Anche le persone meglio disposte verso la penisola come Goethe che visitando Roma aveva scritto «Sì, io posso dire che solamente a Roma ho sentito che cosa voglia dire essere un uomo», non avevano risparmiato strali durissimi sull’arretratezza del paese, dallo stato pietoso dei trasporti all’immondizia che si accumulava per le strade di città come Venezia e o Verona, dove il grande poeta tedesco soggiornò a lungo.
Anche nel Diciannovesimo secolo i grandi viaggiatori, in misura rilevante inglesi, percorsero il nostro paese afflitti spesso da una dicotomia che vedeva la ragione evidenziare senza mezzi termini povertà, arretratezza, provincialismo, incuria e dall’altra il cuore, riscaldarsi non soltanto per i fasti del passato ma anche per la bellezza dei luoghi e la clemenza del clima.
Forse il più celebre di questi grandi viaggiatori fu Lord Byron, il quale, con Childe Harold’s Pilgrimage, compì uno straordinario viaggio in versi attraverso i luoghi e i monumenti che costituivano per gli stranieri le tappe obbligate del “grand tour italiano”. Byron fu probabilmente il più indulgente di questi visitatori, da grande innamorato del nostro paese, il poeta inglese confidò che l’Italia manteneva il “suo fascino immacolato”.
Molto meno benevolo fu un altro poeta inglese il cui viaggio in Italia, nello stesso periodo di quello di Byron, fu segnato da un giudizio senza appello sugli italiani, definiti «una miserabile razza», senza sensibilità e immaginazione.
Di diverso tenore fu il giudizio di Jules Michelet, l’autore della celebre Histoire de France, che non manifestava alcun disprezzo per gli italiani, anzi indulgeva alla pietà e alla commiserazione per le loro condizioni.
Lo stesso si può dire di Stendhal, l’autore de Il rosso e il nero e La Certosa di Parma, che soggiornò a lungo in Italia diventandone un profondo conoscitore.
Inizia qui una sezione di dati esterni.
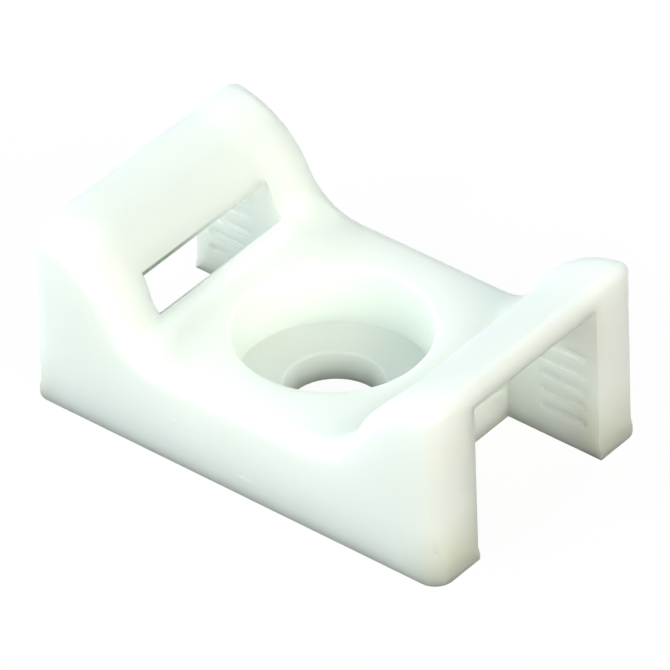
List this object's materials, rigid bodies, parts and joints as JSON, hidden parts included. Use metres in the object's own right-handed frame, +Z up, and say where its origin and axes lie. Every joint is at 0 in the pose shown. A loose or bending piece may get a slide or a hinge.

Pur denunciando i vizi delle società italiane e di una parte della popolazione, Stendhal non mancava di evidenziare le attenuanti di certi fenomeni ed allo stesso tempo di incensare gli intellettuali più autorevoli del paese.
Nel 1803 inviato da Bonaparte con il ruolo di segretario d’ambasciata, François-Auguste-René de Chateaubriand rimaneva in Italia sette mesi e le sue testimonianze dimostrano plasticamente la sconfinata ammirazione per le gloriose vestigia dell’Antica Roma ed il disprezzo malcelato per le genti che abitavano la Città Eterna.
L’intellettuale tedesco Heinrich Heine, rincarava la dose scrivendo sul carattere degli italiani dopo un suo soggiorno nella penisola: «Il popolo italiano è intimamente malato, e i malati sono sempre più nobili dei sani perché solo l’ammalato è un uomo, le sue membra hanno una storia di sofferenze, sono nobilitate dal dolore»
Il modo in cui il nostro paese è visto dagli altri europei non cambia neppure alla fine del Diciannovesimo secolo, a 40 anni dall’Unità d’Italia se un intellettuale del calibro di René Bazin, evidenzia ancora i mali cronici del belpaese: l’estrema miseria di alcune regioni, il flagello della pellagra, l’eccesso di tasse e balzelli, il tormento dell’usura, lo spietato latifondismo delle regioni meridionali.
In conclusione, sull’Italia pre unitaria e persino durante i primi decenni dello Stato Unitario, il giudizio degli stranieri che hanno visitato e spesso soggiornato a lungo nel nostro paese è stato prevalentemente impietoso, focalizzandosi sull’arretratezza e l’abbandono della società, il bigottismo ed il provincialismo imperanti e persino sul carattere degli italianispesso dipinto con una ferocia che mal si accompagnava all’amore verso la cultura, i fasti del passato, le bellezze naturali ed il clima della penisola italiana.